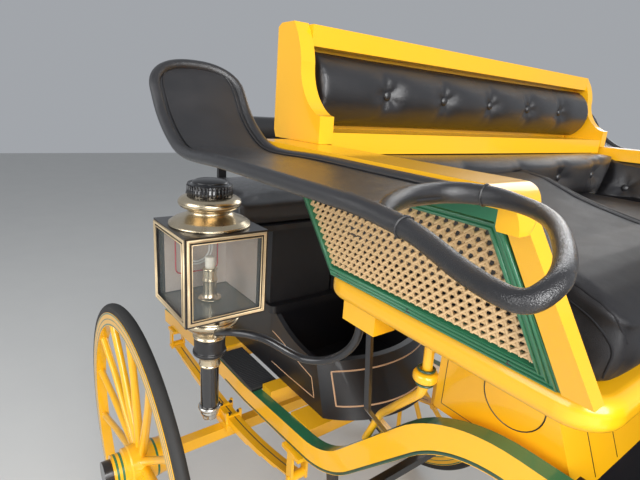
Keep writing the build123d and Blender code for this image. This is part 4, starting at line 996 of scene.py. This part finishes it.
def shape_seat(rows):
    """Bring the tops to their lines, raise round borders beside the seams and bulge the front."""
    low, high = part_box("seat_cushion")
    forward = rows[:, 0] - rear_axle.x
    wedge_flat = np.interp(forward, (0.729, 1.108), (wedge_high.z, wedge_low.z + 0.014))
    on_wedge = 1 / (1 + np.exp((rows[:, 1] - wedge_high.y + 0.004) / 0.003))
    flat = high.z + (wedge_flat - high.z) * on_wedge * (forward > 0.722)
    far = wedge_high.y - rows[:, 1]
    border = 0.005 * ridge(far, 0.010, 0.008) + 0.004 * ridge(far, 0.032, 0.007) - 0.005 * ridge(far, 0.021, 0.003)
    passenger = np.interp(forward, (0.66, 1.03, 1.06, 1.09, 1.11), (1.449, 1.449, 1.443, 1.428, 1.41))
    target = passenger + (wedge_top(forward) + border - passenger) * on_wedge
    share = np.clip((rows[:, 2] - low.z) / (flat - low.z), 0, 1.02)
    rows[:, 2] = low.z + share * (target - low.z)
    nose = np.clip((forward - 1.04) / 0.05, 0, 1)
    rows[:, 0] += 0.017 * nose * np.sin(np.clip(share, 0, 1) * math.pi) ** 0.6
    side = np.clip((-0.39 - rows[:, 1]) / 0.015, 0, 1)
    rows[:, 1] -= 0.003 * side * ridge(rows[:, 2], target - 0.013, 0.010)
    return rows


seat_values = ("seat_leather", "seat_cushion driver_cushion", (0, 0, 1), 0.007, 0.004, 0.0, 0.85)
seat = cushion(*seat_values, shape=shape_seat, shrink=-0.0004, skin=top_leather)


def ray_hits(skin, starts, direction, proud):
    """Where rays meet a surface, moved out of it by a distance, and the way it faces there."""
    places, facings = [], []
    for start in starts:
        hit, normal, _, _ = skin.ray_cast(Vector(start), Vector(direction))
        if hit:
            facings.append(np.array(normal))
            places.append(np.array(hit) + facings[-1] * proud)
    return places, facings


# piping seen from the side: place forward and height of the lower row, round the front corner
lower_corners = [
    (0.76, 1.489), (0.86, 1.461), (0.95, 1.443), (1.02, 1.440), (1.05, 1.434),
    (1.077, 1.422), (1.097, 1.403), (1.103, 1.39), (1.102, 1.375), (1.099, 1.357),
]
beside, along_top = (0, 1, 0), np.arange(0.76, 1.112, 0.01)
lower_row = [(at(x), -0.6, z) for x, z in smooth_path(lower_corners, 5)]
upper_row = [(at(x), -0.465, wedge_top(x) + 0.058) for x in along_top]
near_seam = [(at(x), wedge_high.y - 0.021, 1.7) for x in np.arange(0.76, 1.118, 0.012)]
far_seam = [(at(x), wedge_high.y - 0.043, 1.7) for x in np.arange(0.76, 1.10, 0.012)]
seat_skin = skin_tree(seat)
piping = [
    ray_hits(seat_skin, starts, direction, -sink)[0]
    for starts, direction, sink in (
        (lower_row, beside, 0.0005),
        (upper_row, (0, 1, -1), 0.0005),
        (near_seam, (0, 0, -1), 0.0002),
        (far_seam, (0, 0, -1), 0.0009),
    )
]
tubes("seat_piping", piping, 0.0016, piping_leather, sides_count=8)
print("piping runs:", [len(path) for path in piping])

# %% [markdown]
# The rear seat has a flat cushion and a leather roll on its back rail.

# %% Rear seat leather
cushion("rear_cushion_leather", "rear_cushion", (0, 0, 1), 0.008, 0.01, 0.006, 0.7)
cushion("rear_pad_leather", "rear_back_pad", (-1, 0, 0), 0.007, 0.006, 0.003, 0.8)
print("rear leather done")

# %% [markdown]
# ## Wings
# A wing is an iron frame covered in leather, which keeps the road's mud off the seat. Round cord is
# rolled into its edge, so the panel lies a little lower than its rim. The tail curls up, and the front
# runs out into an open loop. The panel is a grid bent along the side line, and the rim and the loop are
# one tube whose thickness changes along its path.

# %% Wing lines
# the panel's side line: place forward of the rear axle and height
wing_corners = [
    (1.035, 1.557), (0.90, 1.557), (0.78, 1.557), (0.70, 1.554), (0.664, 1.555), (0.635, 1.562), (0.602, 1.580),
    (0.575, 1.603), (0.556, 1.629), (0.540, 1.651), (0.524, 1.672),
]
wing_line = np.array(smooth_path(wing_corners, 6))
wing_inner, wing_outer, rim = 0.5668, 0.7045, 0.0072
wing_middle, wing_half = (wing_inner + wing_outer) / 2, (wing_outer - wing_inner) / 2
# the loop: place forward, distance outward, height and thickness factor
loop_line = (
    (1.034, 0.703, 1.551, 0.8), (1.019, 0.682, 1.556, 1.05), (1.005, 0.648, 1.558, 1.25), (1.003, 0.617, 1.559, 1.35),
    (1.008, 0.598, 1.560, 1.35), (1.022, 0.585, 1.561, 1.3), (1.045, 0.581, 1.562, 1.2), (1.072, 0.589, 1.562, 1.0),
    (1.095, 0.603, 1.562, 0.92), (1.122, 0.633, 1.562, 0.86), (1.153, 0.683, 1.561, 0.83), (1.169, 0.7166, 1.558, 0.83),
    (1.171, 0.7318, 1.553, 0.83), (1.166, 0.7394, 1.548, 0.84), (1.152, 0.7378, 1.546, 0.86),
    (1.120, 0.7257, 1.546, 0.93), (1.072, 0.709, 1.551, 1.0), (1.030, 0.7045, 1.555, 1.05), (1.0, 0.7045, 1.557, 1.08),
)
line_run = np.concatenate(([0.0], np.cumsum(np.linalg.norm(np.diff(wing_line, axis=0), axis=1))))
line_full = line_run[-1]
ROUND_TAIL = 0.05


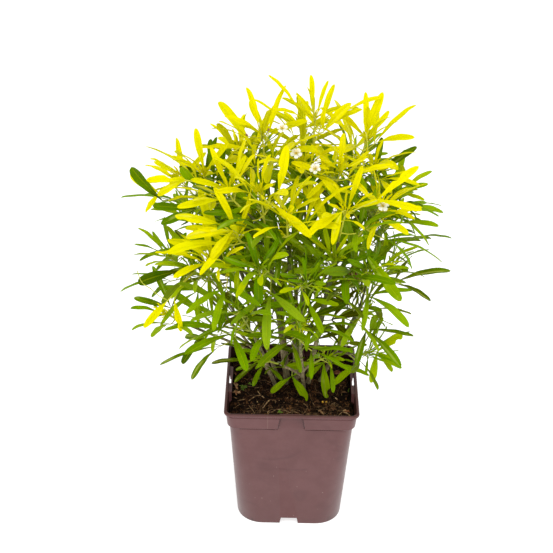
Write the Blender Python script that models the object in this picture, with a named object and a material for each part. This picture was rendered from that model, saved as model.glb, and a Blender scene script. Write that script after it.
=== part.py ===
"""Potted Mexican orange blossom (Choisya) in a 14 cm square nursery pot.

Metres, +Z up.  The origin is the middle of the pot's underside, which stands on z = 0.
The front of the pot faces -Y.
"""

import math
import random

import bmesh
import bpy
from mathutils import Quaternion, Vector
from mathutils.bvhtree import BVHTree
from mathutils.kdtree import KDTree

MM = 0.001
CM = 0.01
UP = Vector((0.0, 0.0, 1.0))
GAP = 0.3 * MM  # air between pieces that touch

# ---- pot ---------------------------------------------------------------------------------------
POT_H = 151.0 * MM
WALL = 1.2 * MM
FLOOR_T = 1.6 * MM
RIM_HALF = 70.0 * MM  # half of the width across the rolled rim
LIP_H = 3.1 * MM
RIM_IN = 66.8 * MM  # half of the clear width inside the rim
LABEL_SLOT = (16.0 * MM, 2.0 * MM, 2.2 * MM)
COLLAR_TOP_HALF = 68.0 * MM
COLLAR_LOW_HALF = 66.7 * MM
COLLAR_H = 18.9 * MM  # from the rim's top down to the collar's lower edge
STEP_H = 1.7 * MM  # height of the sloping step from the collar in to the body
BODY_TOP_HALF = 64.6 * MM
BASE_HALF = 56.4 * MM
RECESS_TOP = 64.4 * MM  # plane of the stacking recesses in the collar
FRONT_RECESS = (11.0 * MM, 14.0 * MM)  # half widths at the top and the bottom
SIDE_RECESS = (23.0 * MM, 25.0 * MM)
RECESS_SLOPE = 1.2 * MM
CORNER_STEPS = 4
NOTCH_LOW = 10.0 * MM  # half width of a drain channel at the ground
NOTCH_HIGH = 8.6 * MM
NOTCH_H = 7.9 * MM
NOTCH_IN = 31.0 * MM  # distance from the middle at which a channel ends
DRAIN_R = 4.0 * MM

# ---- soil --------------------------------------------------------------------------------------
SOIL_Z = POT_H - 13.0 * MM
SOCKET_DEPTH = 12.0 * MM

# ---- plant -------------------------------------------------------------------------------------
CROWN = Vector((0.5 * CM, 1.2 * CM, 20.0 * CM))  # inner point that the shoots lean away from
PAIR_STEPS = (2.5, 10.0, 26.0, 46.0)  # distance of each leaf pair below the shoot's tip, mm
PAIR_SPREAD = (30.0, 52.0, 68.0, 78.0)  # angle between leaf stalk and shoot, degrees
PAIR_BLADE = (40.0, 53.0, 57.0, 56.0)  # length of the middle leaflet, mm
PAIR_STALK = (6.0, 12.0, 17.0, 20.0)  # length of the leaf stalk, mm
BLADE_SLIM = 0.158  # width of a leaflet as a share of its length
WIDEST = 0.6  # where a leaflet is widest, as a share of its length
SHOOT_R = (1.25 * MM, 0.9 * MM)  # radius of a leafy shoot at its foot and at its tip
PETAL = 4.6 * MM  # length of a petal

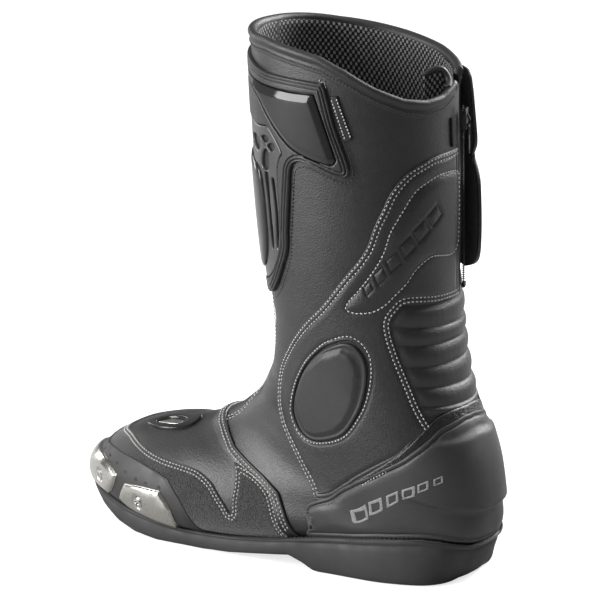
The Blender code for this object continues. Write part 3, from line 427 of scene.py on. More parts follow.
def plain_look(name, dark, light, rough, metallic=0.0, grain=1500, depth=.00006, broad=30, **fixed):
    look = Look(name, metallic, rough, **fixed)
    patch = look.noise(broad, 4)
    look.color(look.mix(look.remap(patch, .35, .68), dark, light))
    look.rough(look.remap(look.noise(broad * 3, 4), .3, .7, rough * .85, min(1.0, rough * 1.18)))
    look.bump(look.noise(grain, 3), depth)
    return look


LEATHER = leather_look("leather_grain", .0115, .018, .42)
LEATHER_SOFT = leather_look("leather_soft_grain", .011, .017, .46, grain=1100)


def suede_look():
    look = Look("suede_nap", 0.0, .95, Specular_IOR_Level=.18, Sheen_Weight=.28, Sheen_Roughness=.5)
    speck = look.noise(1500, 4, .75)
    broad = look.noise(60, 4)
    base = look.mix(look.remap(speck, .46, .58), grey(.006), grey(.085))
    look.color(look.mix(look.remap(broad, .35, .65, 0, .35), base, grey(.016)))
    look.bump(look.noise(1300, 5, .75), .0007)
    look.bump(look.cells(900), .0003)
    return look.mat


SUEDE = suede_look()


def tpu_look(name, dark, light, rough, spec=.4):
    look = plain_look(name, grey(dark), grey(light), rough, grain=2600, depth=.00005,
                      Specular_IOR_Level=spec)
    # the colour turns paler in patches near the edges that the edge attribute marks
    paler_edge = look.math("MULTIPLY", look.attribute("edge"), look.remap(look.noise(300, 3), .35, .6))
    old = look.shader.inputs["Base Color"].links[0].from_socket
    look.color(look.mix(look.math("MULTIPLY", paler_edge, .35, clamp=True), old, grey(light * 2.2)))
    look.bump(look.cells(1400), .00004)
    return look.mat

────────

**Exercise aim:**
Output the section opening with the line that has "The Blender code" and closing with the line that has "SUEDE = suede_look()". Keep both end lines and leave out the rest.

**Correct output:**
The Blender code for this object continues. Write part 3, from line 427 of scene.py on. More parts follow.
def plain_look(name, dark, light, rough, metallic=0.0, grain=1500, depth=.00006, broad=30, **fixed):
    look = Look(name, metallic, rough, **fixed)
    patch = look.noise(broad, 4)
    look.color(look.mix(look.remap(patch, .35, .68), dark, light))
    look.rough(look.remap(look.noise(broad * 3, 4), .3, .7, rough * .85, min(1.0, rough * 1.18)))
    look.bump(look.noise(grain, 3), depth)
    return look


LEATHER = leather_look("leather_grain", .0115, .018, .42)
LEATHER_SOFT = leather_look("leather_soft_grain", .011, .017, .46, grain=1100)


def suede_look():
    look = Look("suede_nap", 0.0, .95, Specular_IOR_Level=.18, Sheen_Weight=.28, Sheen_Roughness=.5)
    speck = look.noise(1500, 4, .75)
    broad = look.noise(60, 4)
    base = look.mix(look.remap(speck, .46, .58), grey(.006), grey(.085))
    look.color(look.mix(look.remap(broad, .35, .65, 0, .35), base, grey(.016)))
    look.bump(look.noise(1300, 5, .75), .0007)
    look.bump(look.cells(900), .0003)
    return look.mat


SUEDE = suede_look()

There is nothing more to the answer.